Sometimes, institutionalized language sounds like total nonsense. For example, officers might write, “He was ambulatory, so the ambulance crew did not use a gurney.” Instead, how about, “Smith walked into the ambulance”?
The worst violators of institutionalized language use are traffic accident investigators. Writing that, “The point of impact was arrived upon by the damage to Vehicle 1 and scuff marks on the pavement,” is just awkward.
Writing the same way as we naturally speak becomes important when we use our reports to refresh our memory on the stand. We can simplify language by using the active voice and natural language:
The two of them became engaged in an argument.
The vehicle appeared in good repair and appeared new in appearance.
The car looked new.
As of this date, the anticipated response has not been delivered.
I don’t have an answer yet.
The two of them were engaged in a physical altercation.
Is there a time when passive voice is appropriate in a report? Yes, but only when it is productive to emphasize the object of the sentence. For example:
After a few minutes, Blanco was finished with Chief Sill’s boring monologue.
Perhaps the most uncomfortable cross examinations stem from officers who make legal conclusions in their reports. It happens like this:
Officer Blanco, according to your report, you stated that “…the car careened off the guardrail, causing it to strike the pickup truck in the other lane.” Is this correct?
What sort of training do you have in physics, Officer?
Let me rephrase. How did you know that the car bounced off the guardrail, rather than the driver steered the car into my client after hitting the guardrail?
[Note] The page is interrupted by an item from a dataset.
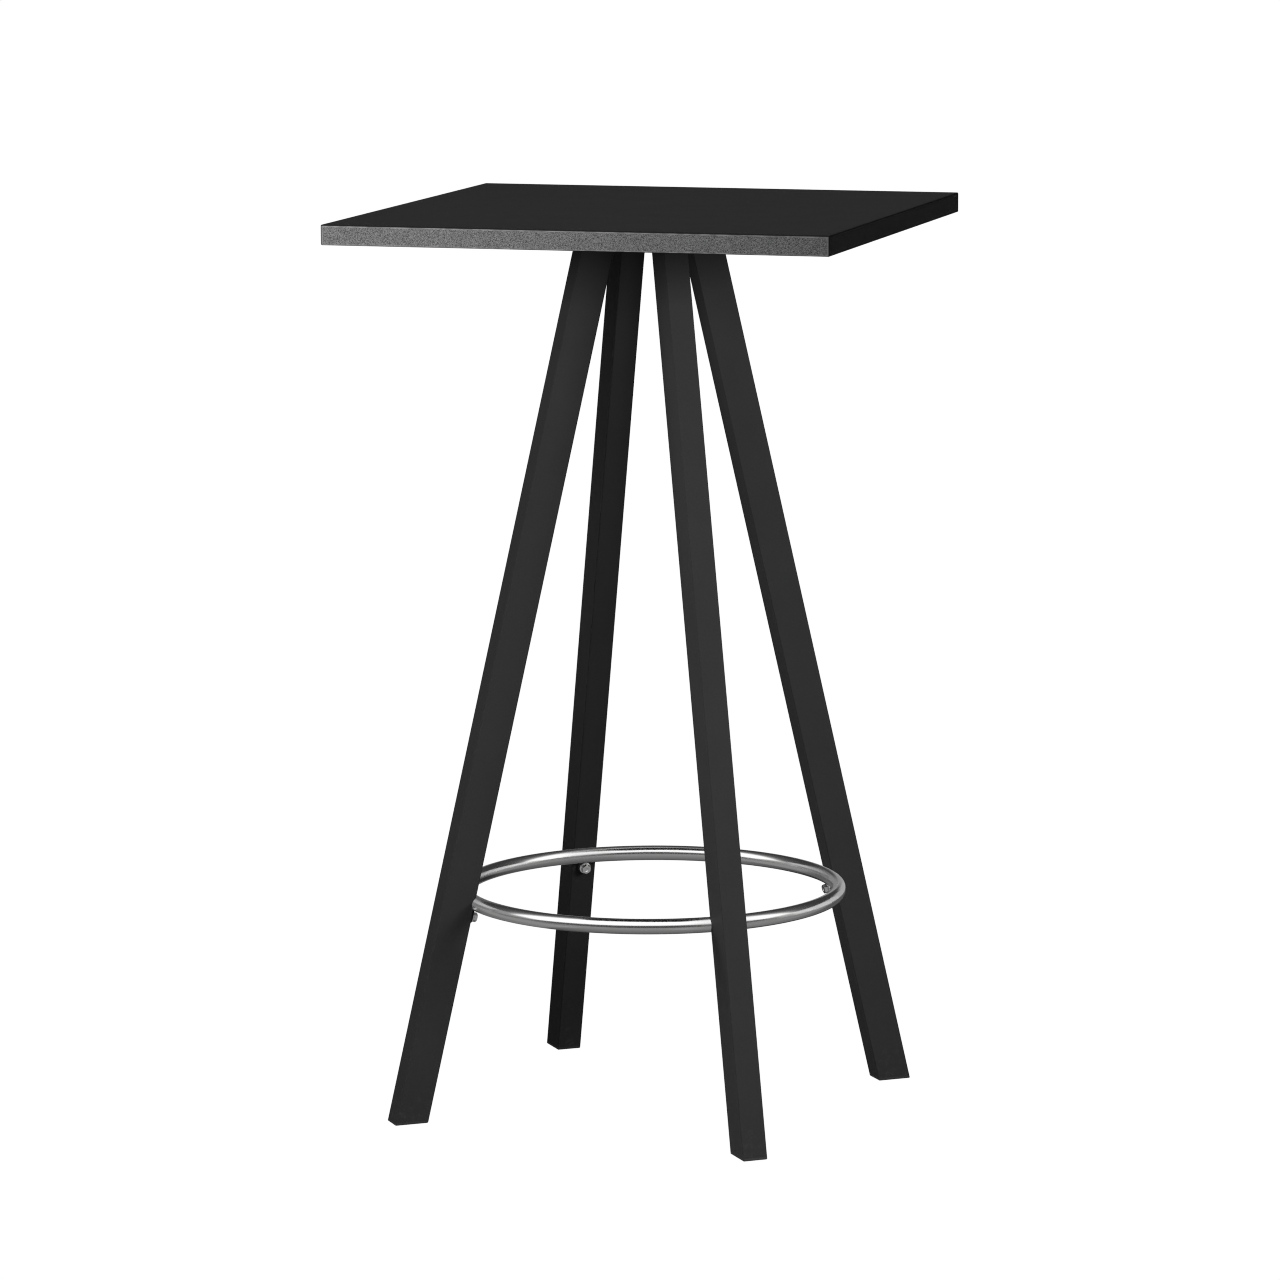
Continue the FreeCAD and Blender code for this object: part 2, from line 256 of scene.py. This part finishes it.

You can see where this is going. Creating a conclusion or an assumption in a report is dangerous, especially when it comes to criminal cases.
The way to avoid making legal conclusions is to look for language that suggests “this caused that” or things that the officer could not possibly know from their vantage point.
Sometimes officers string facts together creating a conclusion. Not only is this problematic, it is a poor investigatory habit. For example:
Marie Smith said that she was in the bedroom when suspect Scranton approached the front porch. Scranton banged on the door, then Scranton kicked it in. Smith opened the bedroom window and crawled out.
If Marie Smith didn’t actually see or hear Scranton bang on the door, the information cannot be confirmed. This is not only poor writing; it is poor investigatory technique. That is, what if there was a second suspect and Scranton was not the one who banged on the door?
Sometimes officers will make legal conclusions that stem from information they could not possibly know. For example:
By this time, Smith was thinking that he was going to assault Dean for molesting his daughter.
Imagine the question on the stand:
Officer, what degree of clairvoyance do you have?
Oh, you didn’t know this question was coming? Why not?
Investigators cannot possibly know what someone was thinking, but I see this in reports all the time.
Becoming a better report writer
It probably would not surprise anyone to know that I have students with graduate degrees who have trouble with simple incident report writing. I encourage recruits to take a writing class before they enter the police academy.
Just like many college writing classes, my incident report writing classes are entirely online. I work closely with local agencies and often get the “My rookie needs to take your short course” phone call occasionally.
I also encourage students to read. Even reading popular novels will mold language skill development. Many “college-ready” students have not read much beyond an 8th-grade level. If you are a potential recruit, pick up something like “Hunger Games” by Suzanne Collins. I read the trilogy over a weekend. There are plenty of similar reading experiences from “The Cold Dish: A Longmire Mystery” to “Orange is the New Black.”